In a perfect world, the “sub-parsers” would get inlined at comptime, so you’d just have one output function doing all the heavy lifting, but I image that’s not entirely possible.
Here is one of the completed parsers:
/// Parse `mul(x, y)`, where x and y are unsigned integers
// zig fmt: off
const parse_mul: parse.Parser(struct { []u8, []u8 }) = parse.preceded(
[]const u8,
struct { []u8, []u8 },
parse.tag("mul("),
parse.terminated(
struct { []u8, []u8 },
void,
parse.delimited(
[]u8,
void,
[]u8,
parse.take_while_digit,
parse.skip(','),
parse.take_while_digit,
),
parse.skip(')')
)
);
fn mul(a: []u8, b: []u8) !u32 {
const a_val = try std.fmt.parseInt(u32, a, 10);
const b_val = try std.fmt.parseInt(u32, b, 10);
return a_val * b_val;
}
And the library it uses:
// parse.zig
const std = @import("std");
pub const ParseError = error{
/// The parser could succeed given more input, but ran out.
Incomplete,
/// An unrecoverable failure has occurred.
Panic,
};
pub fn Parser(comptime T: type) type {
return fn ([]u8) ParseError!struct { T, []u8 };
}
/// Match a string of one or more characters.

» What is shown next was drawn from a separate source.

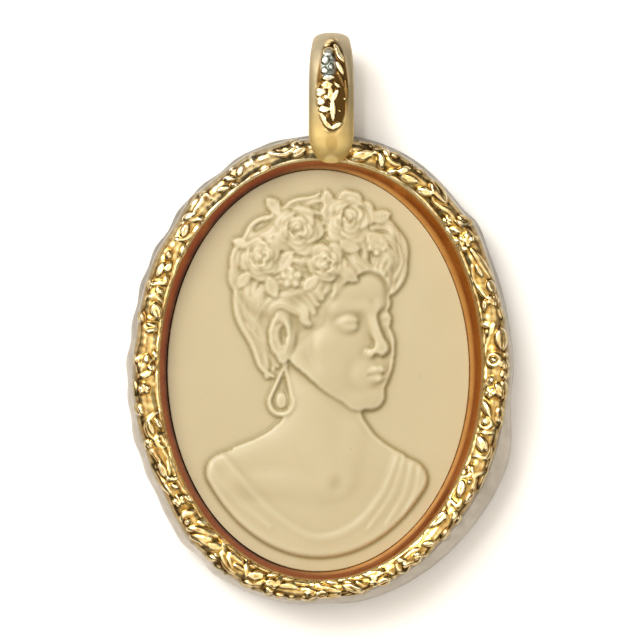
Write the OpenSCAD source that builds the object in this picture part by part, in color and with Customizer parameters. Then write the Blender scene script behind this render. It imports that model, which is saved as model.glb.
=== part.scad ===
// Cameo pendant: a moulded resin cameo set in a cast oval frame with a fixed bail. Sizes are in mm.
// It lies on its back. +X is to the right, +Y towards the bail and +Z out of the front.
// Turns are degrees clockwise from the top of the oval, seen from the front.

/* [Cameo] */
// Width of the cameo
cameo_w = 30.2; // [27:0.2:34]
// Height of the cameo
cameo_h = 40.2; // [36:0.2:46]
// Thickness of the cameo at its edge
cameo_t = 2.4; // [1.8:0.1:3]
// Height of the figure above the cameo's ground
relief_h = 1.8; // [1:0.1:2]

/* [Frame] */
// Width of the smooth inner wall, seen from the front
wall_w = 1.1; // [0.8:0.05:1.4]
// Height of the smooth inner wall above the cameo's ground
wall_h = 2.1; // [2:0.1:2.8]
// Width of the band that carries the ornament
band_w = 2.5; // [2:0.1:3]
// Height of the band's crown above the lip
crown_h = 0.6; // [0.5:0.05:1]
// Width of the plain outer side, seen from the front
side_w = 0.6; // [0.4:0.05:0.8]
// Width of the ledge under the cameo
ledge_w = 1.3; // [1:0.1:1.8]
// Thickness of the ledge under the cameo
ledge_t = 2; // [1.6:0.1:2.4]
// Height of the flowers and leaves above the band
ornament_h = 0.42; // [0.2:0.02:0.6]

/* [Bail] */
// Width of the bail at its top
bail_w = 3.7; // [2.8:0.1:4.4]
// Width of the bail where it meets the frame
bail_foot_w = 4.5; // [4.2:0.1:5.4]
// Thickness of the bail's strap
bail_t = 1.8; // [1.4:0.1:2]
// Height of the bail above the frame
bail_rise = 10.2; // [8.5:0.1:12]
// Distance of the bail to the right of the oval's centre line
bail_x = 1.3; // [0:0.1:1.6]

/* [Hidden] */

// Clearance between the cameo and the frame
gap = 0.1;
// Rings round the frame, and how deep a chased piece is rooted in the metal
stations = 216;
root = 0.2;
// How far the back leg of the bail stays above the surface that the pendant lies on
bail_lift = 0.3;

ground_z = ledge_t + gap + cameo_t;
lip_z = ground_z + wall_h;
crown_z = lip_z + crown_h;
pocket_rx = cameo_w / 2 + gap;
pocket_ry = cameo_h / 2 + gap;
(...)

pub fn tag(comptime pattern: []const u8) Parser([]const u8) {
const s = struct {
fn invoke(rest: []u8) ParseError!struct { []const u8, []u8 } {
if (rest.len < pattern.len) {
return ParseError.Incomplete;
} else {
for (pattern, 0..) |char, j| {
if (rest[j] != char) {
return ParseError.Panic;
}
} else {
return .{ pattern, rest[pattern.len..] };
}
}
}
};
return s.invoke;
}
/// Look for the given character, and then discard it.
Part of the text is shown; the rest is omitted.